É evidente, pois, que a alteração constitucional proposta se apresenta como uma cortina de fumaça lançada sobre os olhos da sociedade brasileira: ela possibilitará não só a demissão de promotores ímprobos, como também a demissão política sumária de membros do MP que, no exercício responsável de suas atribuições legais em defesa da sociedade, estiverem "incomodando" os governantes e políticos inescrupulosos e corruptos. Nada impedirá, nas mesmas condições, a extensão da desastrosa demissão administrativa direta para os juízes, a ser aplicada pelo Conselho Nacional de Justiça (CNJ), o que certamente afetará a independência jurisdicional, um dos alicerces de qualquer democracia civilizada.
Tornar os membros do Ministério Público e, em perspectiva, os juízes, vulneráveis, suprimindo-lhes a vitaliciedade, é derrogar, indiretamente, o direito dos cidadãos e das comunidades a um julgamento justo (fair trial).

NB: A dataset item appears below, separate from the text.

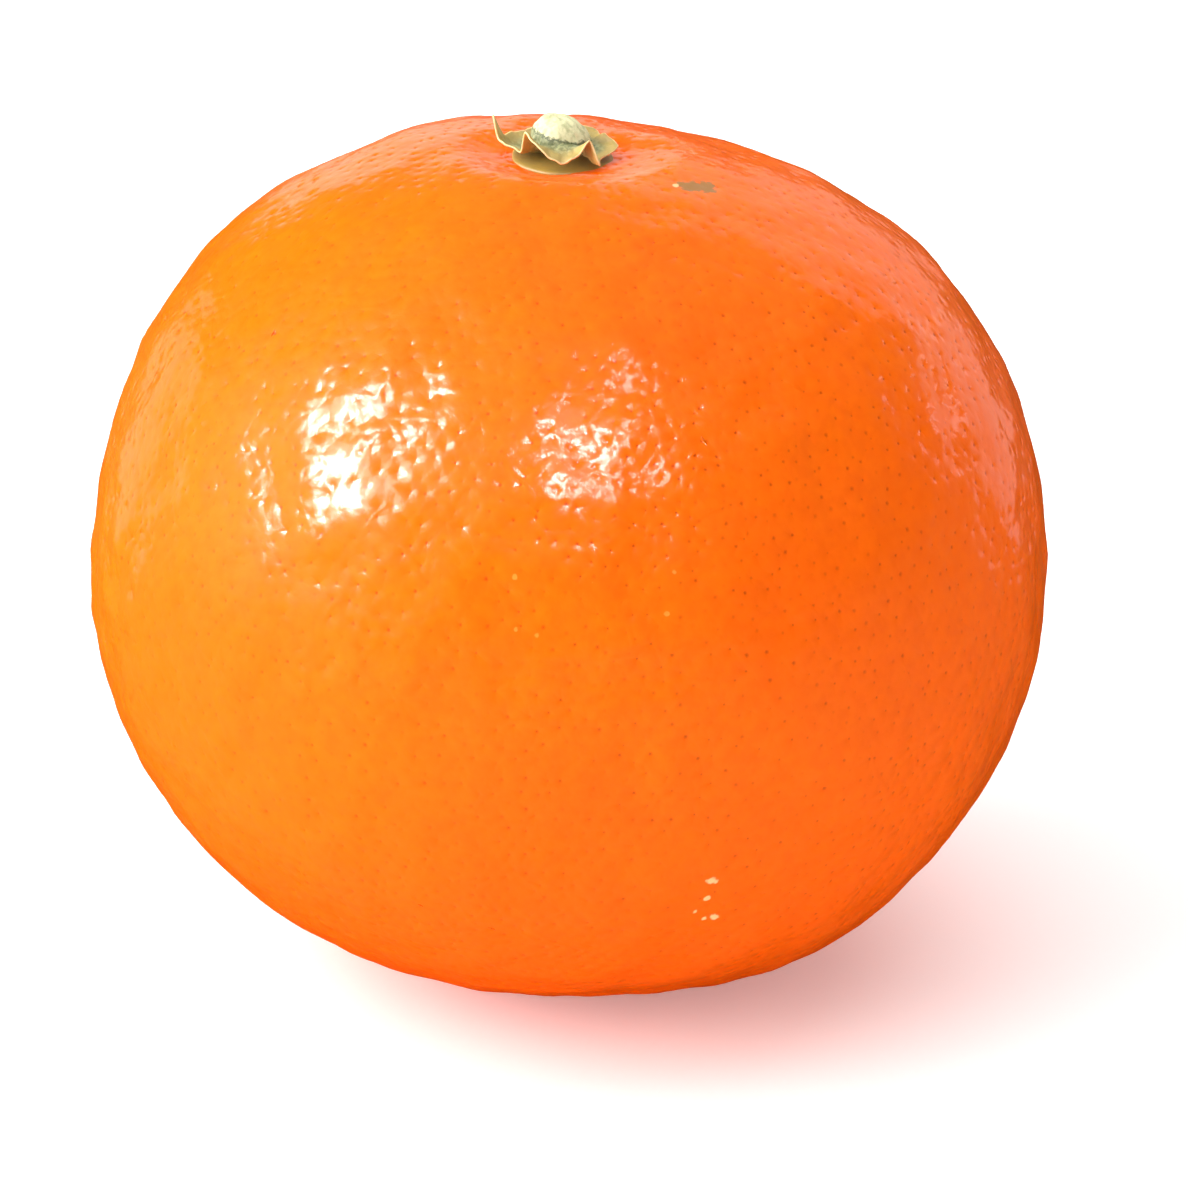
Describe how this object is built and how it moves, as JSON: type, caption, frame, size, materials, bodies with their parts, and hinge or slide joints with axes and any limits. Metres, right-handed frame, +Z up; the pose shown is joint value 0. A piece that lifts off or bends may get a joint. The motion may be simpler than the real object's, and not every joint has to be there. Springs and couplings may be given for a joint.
{
  "type": "mandarin",
  "caption": "Whole unpeeled mandarin, slightly flattened and uneven, with its dried calyx and cut stalk stub on top.",
  "frame": {"origin": "bottom centre of the bounding box, on the surface the fruit stands on", "axes": "+Z up from the blossom end to the stalk end, -Y towards the front, +X to the right seen from the front"},
  "size_m": [0.064, 0.0638, 0.059],
  "materials": {
    "peel": "waxy orange citrus peel, semi-gloss, with fine sunken oil glands",
    "disc": "matt olive-yellow plant tissue",
    "calyx": "thin dry papery plant tissue, tan to olive, with pale edges",
    "stub": "cut green twig: matt cream cut face, grey-green fibrous sides"
  },
  "bodies": {
    "root": {"fruit": "peel", "floral_disc": "disc", "calyx": "calyx", "stem_stub": "stub"}
  },
  "joints": []
}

Demitir sumariamente promotores e juízes por incomodarem os poderes econômico e político comprometerá a promoção da justiça e a prestação jurisdicional realmente justa e efetiva.
Resta saber se a sociedade brasileira compactuará com o enfraquecimento das garantias de independência do Ministério Público rumo à construção de um novo modelo de instituição permanentemente intimidada e ameaçada por propostas legislativas tendentes a resgatar a já superada ideia da mordaça. Em jogo, uma vez mais, a ainda frágil democracia brasileira e a capacidade de irresignação da opinião pública diante de PEC manifestamente atentatória aos ideais de transparência, moralidade e independência dos órgãos de controle da administração pública.